Every application you send through a broken copy-paste process is an opportunity you may never get back. Parseworks built its free ATS resume checker specifically to catch the issues covered in this article before they sink your application. Paste your resume in and get an instant score that covers keyword matching, formatting compatibility, section structure, and file readiness. The report tells you exactly what to fix, not just that something is wrong. If you have been applying consistently without callbacks, there is a real chance the problem is technical, not personal. Parseworks removes that uncertainty so you can apply with confidence.
FAQ
Why does my resume get rejected before a human sees it?

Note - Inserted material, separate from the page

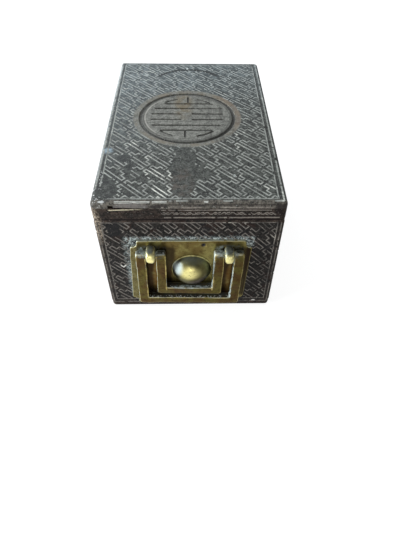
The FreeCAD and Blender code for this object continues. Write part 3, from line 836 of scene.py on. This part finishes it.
def lay_lines(name, strips, bare, seed, share, sway, bend_seed):
    """Join strips of line wire and lay them, less the stretches that are lost."""
    return lay(name, join(name, strips), lambda spot: not lost(spot, bare, seed, share), sway, bend_seed)


def fret_field(name, pitch, width, start, low, high, keep, seed):
    """The lattice of one face, trimmed to a rectangle."""
    strip = fret_strip(pitch, width)
    first = [floor((edge - origin) / pitch) - 1 for edge, origin in zip(low, start)]
    counts = [ceil((far - near) / pitch) + 3 for near, far in zip(low, high)]
    reshape(strip, lambda x, y, z: (start[0] + first[0] * pitch, start[1] + first[1] * pitch, 0))
    for axis in (0, 1):
        step = Vector()
        step[axis] = pitch * MM
        finish_with(strip, "ARRAY", count=counts[axis], use_relative_offset=False,
                    use_constant_offset=True, constant_offset_displace=step)
    with editing(strip):
        for edges, sign in ((low, -1), (high, 1)):
            for axis in (0, 1):
                plane_cut(axis, edges[axis], sign, clear_outer=True)
    return lay(name, strip, keep, 0.22, seed)


def lost(spot, patches, seed, share):
    """True where the wire has come out: in the bare patches, and in short breaks elsewhere."""
    x, y = spot.x, spot.y
    ragged = 0.35 * rough(x / 3, y / 3, seed)
    for centre_x, centre_y, radius_x, radius_y in patches:
        if hypot((x - centre_x) / radius_x, (y - centre_y) / radius_y) < 1 + ragged:
            return True
    return rough(x / 2.6, y / 2.6, seed + 3) > share


def border(low, high, width):
    """Four strips round a rectangle."""
    return [ruled(low, (high[0], low[1]), width), ruled((low[0], high[1]), high, width),
            ruled(low, (low[0], high[1]), width), ruled((high[0], low[1]), high, width)]


def half_and_out(side, x, y):
    """A side's half width, and how far out it stands, from the box's own half sizes."""
    return (x, y) if side in ENDS else (y, x)


def stand(piece, side, out):
    """Stand a flat piece up against one side of the box."""
    piece.rotation_euler = (radians(90), 0, radians(SIDES[side]))
    piece.location = Matrix.Rotation(radians(SIDES[side]), 3, "Z") @ Vector((0, -out * MM, 0))
    only(piece)
    bpy.ops.object.transform_apply(location=True, rotation=True)
    return piece


# ---------------------------------------------------------------- lid
def make_lid_top(material):
    """Panel with a rounded edge and a raised field below, cut with the barred medallion."""
    low, high = corners("lid_panel")
    joint, top = high.z - PANEL_THICK, high.z
    piece = block("lid_top", (low.x, low.y, joint), high)
    with editing(piece):
        round_edges(lambda edge: span(edge, 2) > 1, LID_CORNER, 6)
        round_edges(lambda edge: all(abs(corner.co.z / MM - top) < 0.01 for corner in edge.verts),
                    PANEL_ROUND, 6)
        pick("FACE", lambda face: face.normal.z < -0.9)
        bpy.ops.mesh.inset(thickness=(high.x - FIELD_HALF) * MM)
        extrude((0, 0, (low.z - joint) * MM))
        slices(0, low.x, high.x, 5)
        slices(1, low.y, high.y, 5)
    outward(piece)
    cut(piece, medal_cutter(top), crossing=True)
    cut(piece, chip_cutter(low, joint))
    cut(piece, split_cutter(low, joint))
    return ready(smooth(outward(piece), 40), "lid", material, "dark_wood", "lid_panel")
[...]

Most rejections happen at the ATS screening stage, where automated systems score your resume on keyword matches and parsing quality. If your formatting breaks during parsing or your keywords do not match the job description exactly, your application scores too low to surface to a recruiter.
What file format should I use to avoid copy-paste errors?
Use .docx or a properly saved, text-based PDF. These formats parse most reliably across major ATS platforms. Avoid image-based PDFs, .pages files, or formats with embedded graphics, as they cause silent parsing failures.
How many keywords should I tailor per application?
Focus on the three to five highest-frequency terms from the job description and confirm they appear in your resume using the exact phrasing from the posting. Covering the top terms with precision matters more than scattering many loosely related keywords throughout.
Does ATS software understand synonyms?
Some modern systems use semantic matching, but exact phrase matches still outperform synonyms significantly. Do not rely on the system recognizing that "team leadership" and "people management" mean the same thing. Use the employer's exact language when possible.
Is copy-pasting a resume into an online form ever safe?
It can work if your source document is a clean, single-column, plain-text-friendly format. Always run a paste test into a plain text editor first to confirm the content and order survive the transfer before submitting to any application system.